Mar 30, 2010
Alan Jennings Gives Taxpayer Bath
Alan Jennings may well be the most influential person in the Lehigh Valley; I don't think The Morning Call quotes anybody as often. Last week, in a panel discussion about newspapers, he acknowledged that he bends the arms of the powerful and that nobody wants to be on his wrong side. He is praised by democrats and republican, liberals and conservatives alike. If all that wasn't enough influence, the week before he received the national award from Jesse Jackson, for making capital available to the low income.
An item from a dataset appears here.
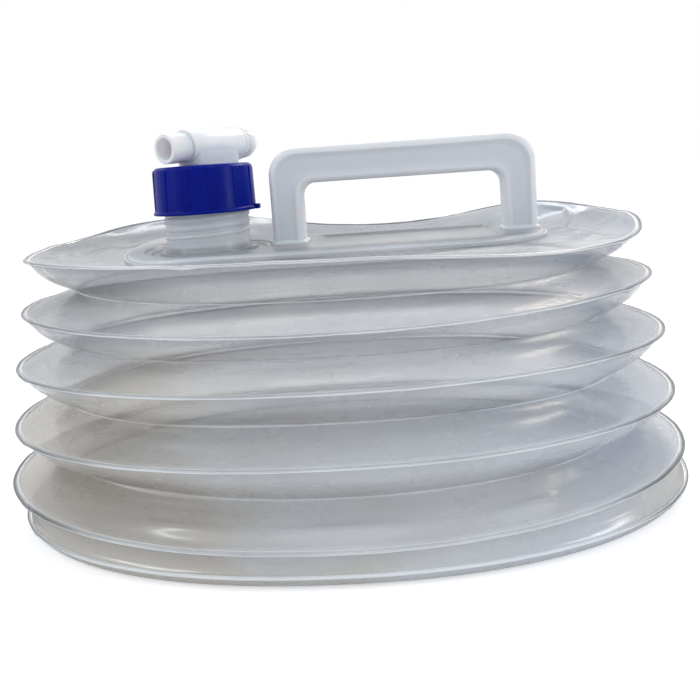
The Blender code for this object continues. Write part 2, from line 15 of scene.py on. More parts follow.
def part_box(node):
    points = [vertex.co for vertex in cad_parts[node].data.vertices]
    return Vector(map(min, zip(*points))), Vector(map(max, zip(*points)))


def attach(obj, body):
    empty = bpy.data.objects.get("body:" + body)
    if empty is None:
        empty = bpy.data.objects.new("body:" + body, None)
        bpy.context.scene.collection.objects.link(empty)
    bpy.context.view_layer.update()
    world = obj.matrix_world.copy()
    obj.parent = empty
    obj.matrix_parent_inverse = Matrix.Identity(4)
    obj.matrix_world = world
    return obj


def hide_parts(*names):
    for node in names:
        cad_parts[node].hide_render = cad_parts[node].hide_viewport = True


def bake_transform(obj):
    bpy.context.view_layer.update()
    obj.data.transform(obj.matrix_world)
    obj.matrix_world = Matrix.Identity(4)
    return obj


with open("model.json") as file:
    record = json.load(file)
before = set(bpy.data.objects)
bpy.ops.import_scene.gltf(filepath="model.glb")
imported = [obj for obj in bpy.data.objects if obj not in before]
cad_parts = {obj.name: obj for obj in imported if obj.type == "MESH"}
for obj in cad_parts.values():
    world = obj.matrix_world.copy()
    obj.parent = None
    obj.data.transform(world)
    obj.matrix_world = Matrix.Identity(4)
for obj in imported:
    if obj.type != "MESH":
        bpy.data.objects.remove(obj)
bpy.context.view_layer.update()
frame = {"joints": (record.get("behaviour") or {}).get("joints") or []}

MM = 0.001
TAU = 2.0 * math.pi
QUARTER = TAU / 4
SHARP_ANGLE = math.radians(34.0)
MERGE_DISTANCE = 0.002 * MM

# The oval that every film edge follows
OVAL_POWER = 2.17
BEAD_RADIUS = 1.3 * MM
BEAD_RISE = BEAD_RADIUS * math.sin(TAU / 5)
TUCK = 1.2 * MM
TOP_SWAY = 4.2 * MM
TOP_HUMP = 10.0 * MM
# Where the top lip stands above or below that: angle, width of the place and rise
TOP_DETAIL = (
    (3.07, 0.17, 4.2 * MM), (2.45, 0.35, 1.6 * MM), (1.94, 0.20, 4.6 * MM), (1.16, 0.26, -4.6 * MM),
    (0.03, 0.22, 3.6 * MM), (4.05, 0.25, -1.8 * MM), (4.88, 0.22, 2.2 * MM),
)
AROUND = 480
ACROSS = 48

# Film and its folds
CRESTS = 5
FILM = 0.4 * MM
CREASE_INSET = 24.0 * MM
PLEAT_ANGLES = (0.13, 2.99, 3.70, 5.70)
PLEAT_WIDTH = 0.03
PLEAT_DEPTH = 1.6 * MM
# Soft swells of the lowest fold just above its lip: their place round the oval and their width
SWELLS = ((4.33, 0.11), (4.74, 0.12), (5.2, 0.07))
SWELL_MARK = 0.12
SWELL_WIDTH = 0.05
SWELL_HEIGHT = 3.6 * MM
# Slow buckles of the wall and the folds, bottom to top, and the fine wrinkles over them. The pace is how
# often their noise repeats round the oval and across the sheet.
BUCKLES = (1.6 * MM, 5.0 * MM, 3.2 * MM, 2.8 * MM, 2.6 * MM)
BUCKLE_PACE = (1.6, 0.7)
WRINKLE = 0.6 * MM
WRINKLE_PACE = (5.5, 2.4)
FILM_SEED_STEP = 3.7
# How both edges hold a sheet: the lower, the more of its middle moves
HOLD_POWER = 0.7
FOLD_BODIES = ("base", "crest_2", "crest_3", "crest_4", "top")
# Sections from the low lip to the high one: the way across the sheet, then the share there of the inset
# and of the height
FOLD_SECTION = (
    (0, 0, 0), (0.2, 0.5, 0.17), (0.38, 0.93, 0.255), (0.45, 1.0, 0.3), (0.52, 0.93, 0.35),
    (0.66, 0.66, 0.47), (0.8, 0.36, 0.62), (0.92, 0.12, 0.81), (1, 0, 1),
)
WALL_SECTION = ((0, 0, 0), (0.25, 0.75, 0.25), (0.5, 1.0, 0.5), (0.75, 0.75, 0.75), (1, 0, 1))
WAIST_INSET = 2.4 * MM

# The mark that a material reads across a fold: 0 at the low lip, the crease here and 1 at the high lip.
# Sheets without a crease stay below the second number, and pleats have their full depth from the third.
CREASE_MARK = 0.45
SMOOTH_MARK = 0.3
PLEAT_MARK = 0.7

# Welded lips
LIP_HALF_WIDTH = 1.6 * MM
BASE_LIP_HALF_WIDTH = 0.8 * MM
LIP_HALF_THICKNESS = 0.42 * MM
LIP_RIDGE = 0.42 * MM
LIP_SECTION = 20
LIP_OUT = 0.15 * MM
LIP_WAVE = 0.9 * MM
BASE_LIP_WAVE = 0.5 * MM
LIP_PACE = 7.0
LIP_FLATNESS = 0.7
LIP_SEED_STEP = 5.1
# Bead and ridge across a lip, from 1 at its rim to -1 at its root: place, width and share of the height
LIP_RIDGES = ((0.72, 0.34, 1.0), (-0.74, 0.2, 0.9))
# Nicks of every lip at the pleats, shifted a little from lip to lip, and three more in the top lip
KINK_WIDTH = 0.014
KINK_GROWTH = 0.5
KINK_DRIFT = 0.02
DENT_WIDTH = 0.03
TOP_KINKS = (1.86, 1.12, 4.4)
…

Shaking my head, I felt like Justice Alito reading that Jennings had lost only 40 thousand dollars helping over 70 startup businesses. He must mean money belonging to his organization, and not the taxpayers. This post is about a bath he gave the taxpayers, and how Abe Atiyeh came out of it smelling like a rose.
Jennings gets a thrill out taking people on welfare and making them instant business owners; I call it giving them a fish market instead of a fishing pole. In 1996 he set up Rose and Miguel Rodriquez in a paint recycling business called Angel's Touch Paints, in a rented space on N. Franklin Street.* In 1997 Lehigh County would pay them $7,000 to recycle it's paint leftovers, and then buy back rebatched paint at $5.00 a gallon. The operation only required the space of about a three car garage. Also, about this time, Abe Atiyeh purchased the sprawling, contaminated Allentown Paint Manufacturing Plant on East Allen Street. Long and behold the influence; The DEP spent $755,000 cleaning up the old paint factory and gave Angel Touch $165,000 more, for equipment and lease expense to relocate there, in a space 100 times larger than they needed. **
Angel Touch and the Rodriquez's are long gone. Abe has a clean building and the existing multiple tenants never even heard of Angel Touch. Actually, the building is so large that they could still be there, lost somewhere inside, like the $920,000 of our money.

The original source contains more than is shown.